Originally hailing from Edinburgh but currently based in Berlin, Speeed’s path from post-rock guitarist to instrumental solo musician started with a love of Boards of Canada, a band that informed his both his textural sound palette and his musical tone. “I think it was hard to be my age and into electronic music in Scotland and not into them,” he says of their formative influence. When Speeed found that American Men, at that point his primary musical outlet, were becoming increasingly less of a going concern, he dived into solo work, inspired by BoC, his post-rock roots, and an interest in American minimalism – “but first level minimalism, like Philip Glass and Steve Reich.” Speeed describes his production process as “a fairly typical drone artist approach”, whereby he combines sample processing, live instrumentation, layering, and post-production, eschewing the gear fetishism and lo-fi that a lot of ambient music favours and working with the most modern tools at his disposal. Speeed draws spiritual connections to artists like Tim Hecker, James Holden, and more recently, Roly Porter.
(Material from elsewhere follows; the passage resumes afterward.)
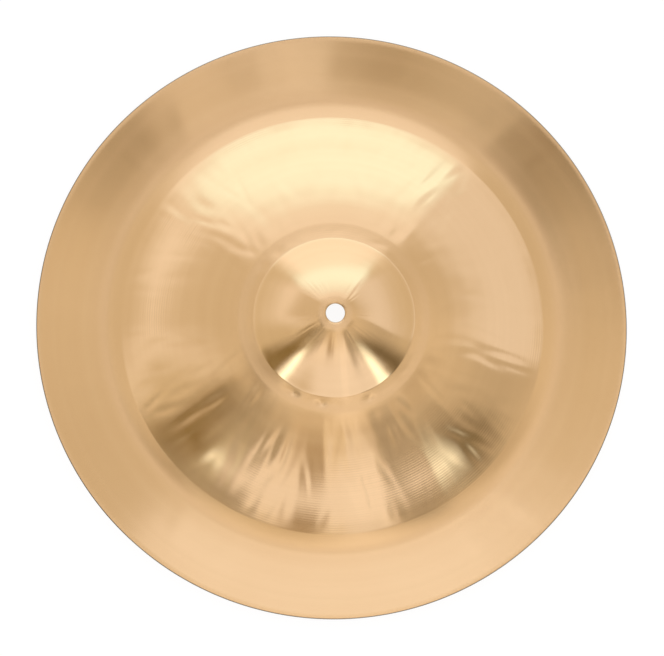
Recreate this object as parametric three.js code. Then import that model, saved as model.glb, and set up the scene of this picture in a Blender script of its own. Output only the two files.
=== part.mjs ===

With American Men effectively on hiatus right now (Speeed himself seems as uncertain of the state of the band as anyone else: “I met one of the drummers lunch last week, and he said ‘I take it we’re finished, then?’ And I was like… ‘well, I don’t know!’”), Speeed’s solo work is beginning to gather momentum. An album is being prepared for release through LuckyMe, while a second is already being prepared. “Originally the difference [between the two albums] was really sharp. The second one was a lot of washy pads and arpeggiated basslines; very synthy, basically, with no drums. And the LuckyMe one, at that point, was pretty much all orchestral stuff. But now the LuckyMe one is finished, the new one might go more in that direction – I think they’re getting a bit closer [together] now.”